First off, I’m not sure what we gain by adopting Schuck’s argument. The argument appears to be evidentiary, not substantive: as I read the editorial, Schuck is not claiming that it is acceptable to strip Shahzad’s citizenship because he engaged in an abhorrent act; instead, he believes that we can infer the requisite intent to renounce citizenship from the abhorrent act. After all, Schuck acknowledges that Shahzad would have to be given a “fair opportunity to show otherwise” — to rebut the presumption of intent to renounce citizenship — before his citizenship would be taken away. Presumably, then, all Shahzad would have to do is say, “no, I did not intend to renounce my citizenship.” End of story.
Perhaps I’m wrong about Schuck’s argument. Perhaps he is arguing that certain acts are so inconsistent with the idea of allegiance that the commission of one of those acts establishes an irrebuttable presumption of the intent to renounce citizenship. If so, that argument seems to have two very significant problems. To begin with, I don’t know how it could be reconciled with the “fair opportunity to show otherwise” requirement. In effect, such a presumption would covertly restore the 1940 statute’s objective test for loss of citizenship; that objective test would simply be cloaked in subjective garb via the fiction that anyone who commits one of the acts in the 1940 statute must have intended to renounce citizenship, regardless of what he might claim now.

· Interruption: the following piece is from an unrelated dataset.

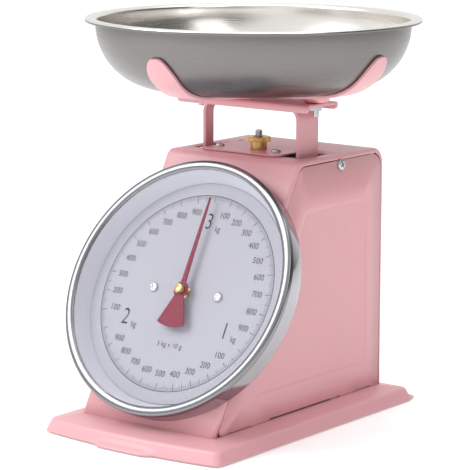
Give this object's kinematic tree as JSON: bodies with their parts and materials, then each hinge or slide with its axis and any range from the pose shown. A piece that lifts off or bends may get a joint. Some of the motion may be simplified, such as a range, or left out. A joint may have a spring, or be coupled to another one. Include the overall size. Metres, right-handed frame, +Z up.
{
  "type": "kitchen scale",
  "caption": "Retro mechanical kitchen scale: sloping round dial on a painted steel housing, steel weighing bowl on a sprung yoke.",
  "frame": {"origin": "middle of the footprint on the table, under the centre of the overall box", "axes": "+Z up; -Y is the side that the dial faces; +X to the right as seen from the dial"},
  "size_m": [0.218, 0.2482, 0.2609],
  "materials": {
    "pink_paint": "smooth semi-gloss enamel",
    "bowl_steel": "brushed stainless steel",
    "chrome_trim": "polished",
    "zinc_steel": "zinc-plated steel",
    "brass_parts": "turned brass",
    "pointer_red": "matt raspberry enamel",
    "dial_white": "matt white print on sheet",
    "wall_white": "matt white",
    "clear_lens": "clear",
    "foot_rubber": "matt black"
  },
  "bodies": {
    "housing": {"base_plate": "pink_paint", "feet": "foot_rubber", "base_screws": "zinc_steel", "wrap_cover": "pink_paint", "side_panel_left": "pink_paint", "side_panel_right": "pink_paint", "side_screws": "zinc_steel", "top_plate": "pink_paint", "top_plate_screws": "zinc_steel", "chassis": "zinc_steel", "lever_axles": "zinc_steel", "dial_drum": "chrome_trim", "dial_face": "dial_white", "dial_wall_ring": "wall_white", "lens": "clear_lens", "bezel": "chrome_trim", "dial_screws": "zinc_steel", "dial_nuts": "zinc_steel", "gear_bracket": "zinc_steel", "shaft_bushes": "brass_parts"},
    "pointer_unit": {"pointer_shaft": "zinc_steel", "pinion": "brass_parts", "pointer": "pointer_red", "pointer_nut": "brass_parts"},
    "platform": {"yoke": "pink_paint", "yoke_pins": "zinc_steel", "yoke_rivets": "zinc_steel", "carrier_channel": "pink_paint", "cradle": "pink_paint", "cradle_screws": "zinc_steel", "cradle_nuts": "zinc_steel", "carriage_bar": "zinc_steel", "carriage_rivets": "zinc_steel", "rack": "zinc_steel", "rack_arm": "zinc_steel", "spring_left": "zinc_steel", "spring_right": "zinc_steel"},
    "lower_link": {"lower_lever": "zinc_steel"},
    "upper_link": {"upper_lever": "zinc_steel"},
    "zero_knob": {"zero_nut": "brass_parts"},
    "spring_anchor": {"zero_stud": "zinc_steel", "spring_hanger": "zinc_steel"},
    "bowl_unit": {"bowl": "bowl_steel"}
  },
  "joints": [
    {"name": "platform_slide", "type": "slide", "parent": "housing", "child": "platform", "axis": [0, 0, -1], "range_m": [0, 0.01428], "stiffness_N_per_m": 2060.9, "springref_m": -0.00383, "deforming": ["spring_left", "spring_right"]},
    {"name": "pointer_turn", "type": "hinge", "parent": "housing", "child": "pointer_unit", "pos_m": [0, -0.0575, 0.0908], "axis": [0, 0.8788, -0.4772], "range_deg": [0, 360]},
    {"name": "lower_lever_swing", "type": "hinge", "parent": "housing", "child": "lower_link", "pos_m": [0, 0.0694, 0.07], "axis": [1, 0, 0], "range_deg": [0, 17]},
    {"name": "upper_lever_swing", "type": "hinge", "parent": "housing", "child": "upper_link", "pos_m": [0, 0.0694, 0.14], "axis": [1, 0, 0], "range_deg": [0, 17]},
    {"name": "zero_turn", "type": "hinge", "parent": "housing", "child": "zero_knob", "pos_m": [0, 0.0189, 0.1744], "axis": [0, 0, 1], "range_deg": [-360, 360]},
    {"name": "zero_lift", "type": "slide", "parent": "housing", "child": "spring_anchor", "axis": [0, 0, 1], "range_m": [-0.00079, 0.00079]},
    {"name": "bowl_lift", "type": "slide", "parent": "platform", "child": "bowl_unit", "axis": [0, 0, 1], "range_m": [0, 0.06]}
  ],
  "couplings": [
    {"joint": "pointer_turn", "follows": "platform_slide", "rad_per_m": 439.41},
    {"joint": "lower_lever_swing", "follows": "platform_slide", "rad_per_m": 18.245},
    {"joint": "upper_lever_swing", "follows": "platform_slide", "rad_per_m": 18.245},
    {"joint": "zero_turn", "follows": "zero_lift", "rad_per_m": -7854}
  ]
}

Such an irrebuttable presumption would also be underinclusive. What is it about Shahzad’s act that makes it possible to conclude that it “precludes any notion of allegiance” to the US? It can’t be that Shahzad was willing to kill innocent Americans. If that was the case, common murderers would also lose their citizenship. Is it that Shahzad was willing to kill innocent Americans to make a political point — one of the defining features of terrorism? If so, pro-lifers who kill abortion doctors should lose their citizenship, as well. As should the Hutaree Nine. As should, perhaps, Obama if he follows through with his plan to assassinate Americans abroad who advocate terror.

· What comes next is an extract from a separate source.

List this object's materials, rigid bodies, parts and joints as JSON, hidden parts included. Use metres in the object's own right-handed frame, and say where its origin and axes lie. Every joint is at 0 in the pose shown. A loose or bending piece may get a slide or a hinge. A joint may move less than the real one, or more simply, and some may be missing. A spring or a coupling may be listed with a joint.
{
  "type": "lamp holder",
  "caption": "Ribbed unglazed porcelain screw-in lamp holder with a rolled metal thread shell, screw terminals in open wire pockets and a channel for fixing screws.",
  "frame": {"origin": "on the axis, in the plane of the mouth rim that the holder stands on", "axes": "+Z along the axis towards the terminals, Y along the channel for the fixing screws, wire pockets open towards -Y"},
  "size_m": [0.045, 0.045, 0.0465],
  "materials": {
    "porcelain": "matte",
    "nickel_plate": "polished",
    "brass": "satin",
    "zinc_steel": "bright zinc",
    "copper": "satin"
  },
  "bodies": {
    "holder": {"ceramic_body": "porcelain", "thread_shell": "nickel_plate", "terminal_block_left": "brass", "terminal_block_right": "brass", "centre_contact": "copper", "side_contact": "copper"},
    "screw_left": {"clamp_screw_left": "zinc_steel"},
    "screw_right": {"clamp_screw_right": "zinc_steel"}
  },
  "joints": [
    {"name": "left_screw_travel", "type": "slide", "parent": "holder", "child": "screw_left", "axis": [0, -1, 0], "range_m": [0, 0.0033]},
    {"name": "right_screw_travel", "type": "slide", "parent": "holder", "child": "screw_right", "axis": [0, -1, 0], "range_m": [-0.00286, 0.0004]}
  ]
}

To be sure, the civilians in Times Square are much more innocent than Americans abroad who advocate terror, such as Anwar Al-Awlaki. Innocence, however, is in the eye of the beholder. Pro-life murderers believe that doctors who perform abortions are not innocent, even though what they do is legal and constitutionally protected. Christian terrorists like the Hutaree Nine no doubt genuinely believe that they are doing battle with the forces of Satan. And Shahzad almost certainly believes that ordinary Americans are complicit in US crimes against Muslims in the Middle East.

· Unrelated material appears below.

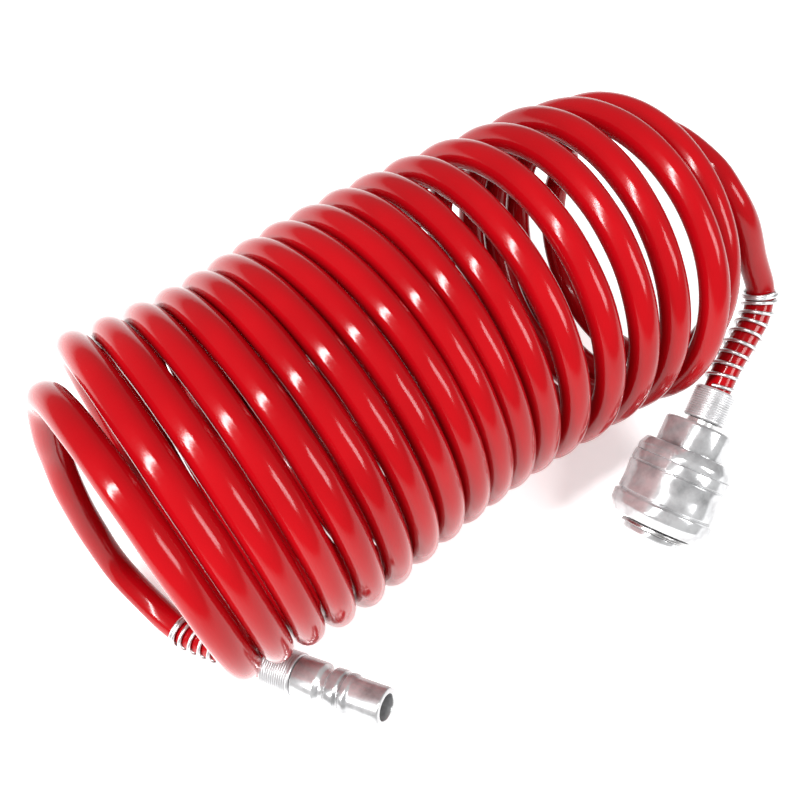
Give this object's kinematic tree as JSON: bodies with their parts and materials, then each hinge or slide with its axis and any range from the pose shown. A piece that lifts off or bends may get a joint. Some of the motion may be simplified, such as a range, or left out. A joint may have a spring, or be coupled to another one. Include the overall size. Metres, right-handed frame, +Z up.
{
  "type": "spiral compressed-air hose",
  "caption": "Coiled air hose lying on its side, with a spring bend guard at each end, a plug nipple on one end and a quick coupler with a sliding sleeve on the other.",
  "frame": {"origin": "centre of the base of the bounding box, on the surface the hose lies on", "axes": "+X along the coil from the plug end to the coupler end, +Z up, -Y towards the side both fittings point to"},
  "size_m": [0.2122, 0.1356, 0.1083],
  "materials": {
    "hose": "glossy translucent-looking red polyurethane",
    "spring_wire": "pale galvanised wire",
    "ferrule": "satin with fine rings",
    "plug_metal": "bright plated steel",
    "coupler_metal": "bright plated steel",
    "inner_metal": "machined and plated",
    "ring_wire": "spring steel",
    "ball_steel": "polished",
    "valve_metal": "machined",
    "seal": "smooth black rubber"
  },
  "bodies": {
    "hose_and_fittings": {"hose_coil": "hose", "hose_tail_plug": "hose", "hose_tail_coupler": "hose", "plug_bend_guard": "spring_wire", "coupler_bend_guard": "spring_wire", "plug_ferrule": "ferrule", "coupler_ferrule": "ferrule", "plug_nipple": "plug_metal", "coupler_tail": "inner_metal", "tail_seal": "seal", "coupler_body": "coupler_metal", "retaining_ring": "ring_wire", "sleeve_spring": "ring_wire", "plug_seal": "seal", "valve_spring": "ring_wire"},
    "sleeve": {"sliding_sleeve": "coupler_metal"},
    "valve": {"valve_poppet": "valve_metal", "valve_seal": "seal"},
    "ball_1": {"locking_ball_1": "ball_steel"},
    "ball_2": {"locking_ball_2": "ball_steel"},
    "ball_3": {"locking_ball_3": "ball_steel"},
    "ball_4": {"locking_ball_4": "ball_steel"},
    "ball_5": {"locking_ball_5": "ball_steel"},
    "ball_6": {"locking_ball_6": "ball_steel"}
  },
  "joints": [
    {"name": "sleeve_slide", "type": "slide", "parent": "hose_and_fittings", "child": "sleeve", "axis": [0.7752, 0.4151, 0.4761], "range_m": [0, 0.0045], "stiffness_N_per_m": 1500, "springref_m": -0.004, "deforming": ["sleeve_spring"]},
    {"name": "valve_slide", "type": "slide", "parent": "hose_and_fittings", "child": "valve", "axis": [0.7752, 0.4151, 0.4761], "range_m": [0, 0.0036], "stiffness_N_per_m": 500, "springref_m": -0.004, "deforming": ["valve_spring"]},
    {"name": "ball_slide_1", "type": "slide", "parent": "hose_and_fittings", "child": "ball_1", "axis": [0.4721, -0.8816, 0], "range_m": [0, 0.001]},
    {"name": "ball_slide_2", "type": "slide", "parent": "hose_and_fittings", "child": "ball_2", "axis": [-0.1275, -0.6354, 0.7616], "range_m": [0, 0.001]},
    {"name": "ball_slide_3", "type": "slide", "parent": "hose_and_fittings", "child": "ball_3", "axis": [-0.5995, 0.2461, 0.7616], "range_m": [0, 0.001]},
    {"name": "ball_slide_4", "type": "slide", "parent": "hose_and_fittings", "child": "ball_4", "axis": [-0.4721, 0.8816, 0], "range_m": [0, 0.001]},
    {"name": "ball_slide_5", "type": "slide", "parent": "hose_and_fittings", "child": "ball_5", "axis": [0.1275, 0.6354, -0.7616], "range_m": [0, 0.001]},
    {"name": "ball_slide_6", "type": "slide", "parent": "hose_and_fittings", "child": "ball_6", "axis": [0.5995, -0.2461, -0.7616], "range_m": [0, 0.001]}
  ],
  "couplings": [
    {"joint": "ball_slide_1", "follows": "sleeve_slide", "ratio": 0.2222},
    {"joint": "ball_slide_2", "follows": "sleeve_slide", "ratio": 0.2222},
    {"joint": "ball_slide_3", "follows": "sleeve_slide", "ratio": 0.2222},
    {"joint": "ball_slide_4", "follows": "sleeve_slide", "ratio": 0.2222},
    {"joint": "ball_slide_5", "follows": "sleeve_slide", "ratio": 0.2222},
    {"joint": "ball_slide_6", "follows": "sleeve_slide", "ratio": 0.2222}
  ]
}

But what does any of this have to do with “allegiance” to the US? I doubt many people would conclude that pro-life murders or Christian terrorists must want to renounce their citizenship because they are willing to kill innocent Americans to further their political goals. So how can we infer anything about Shahzad’s attitude toward his citizenship from his willingness to set off a bomb in Times Square in pursuit of his ideology? Schuck infers Shahzad’s lack of “allegiance” to the US from the fact that he placed the bomb “at the behest of a terrorist group seeking to kill people simply because they are Americans.” But that is an unpersuasive understanding of Shahzad’s motivation. Indeed, it simply echoes the right-wing talking point that terrorists “hate us for our freedom.” No, they don’t. They hate us for our policies in the Middle East (and elsewhere). Presumably, if the US stopped engaging in the acts that motivated Shahzad to turn to terrorism, he would no longer have any interest in committing terrorist acts.
To be sure, such a transformation of American policy is extremely unlikely. Shahzad might even believe that the only acceptable US would be one governed solely by Sharia. But that still wouldn’t tell us anything about his ostensible desire to renounce his citizenship. I imagine that Shahzad would be more than happy to be a citizen of a Sharia-based US. If so, his acts would indicate that he wants to be a citizen of a different kind of America, not that he doesn’t want to be an American citizen.
I know what many readers are thinking. “But Kevin, a US based on Sharia wouldn’t be the US. The US isn’t supposed to be a theocracy.” I completely agree — but I don’t see anyone clamoring to take away Sarah Palin’s citizenship because she said this: “Go back to what our founders and our founding documents meant – they’re quite clear – that we would create law based on the God of the Bible and the Ten Commandments, it’s quite simple.” That is no less a call for theocracy than a call to turn the US into a Sharia state.
The point, of course, is this: any attempt to infer an intent to renounce citizenship from a particular kind of abhorrent act, such as setting off a car-bomb in Times Square, necessarily depends upon a particular conception of what the US “really” is. Only such a conception allows us to plausibly maintain that a particular act “precludes any notion of allegiance” to the US. And it is precisely that idea — the idea that acts like voting in a foreign election or serving in a foreign military are per se inconsistent with being a “real” American — that the Supreme Court rejected in Afroyim. The genius of that decision was the simplicity of its basic assumption: that the only way to determine whether someone wants to renounce their citizenship is to ask them.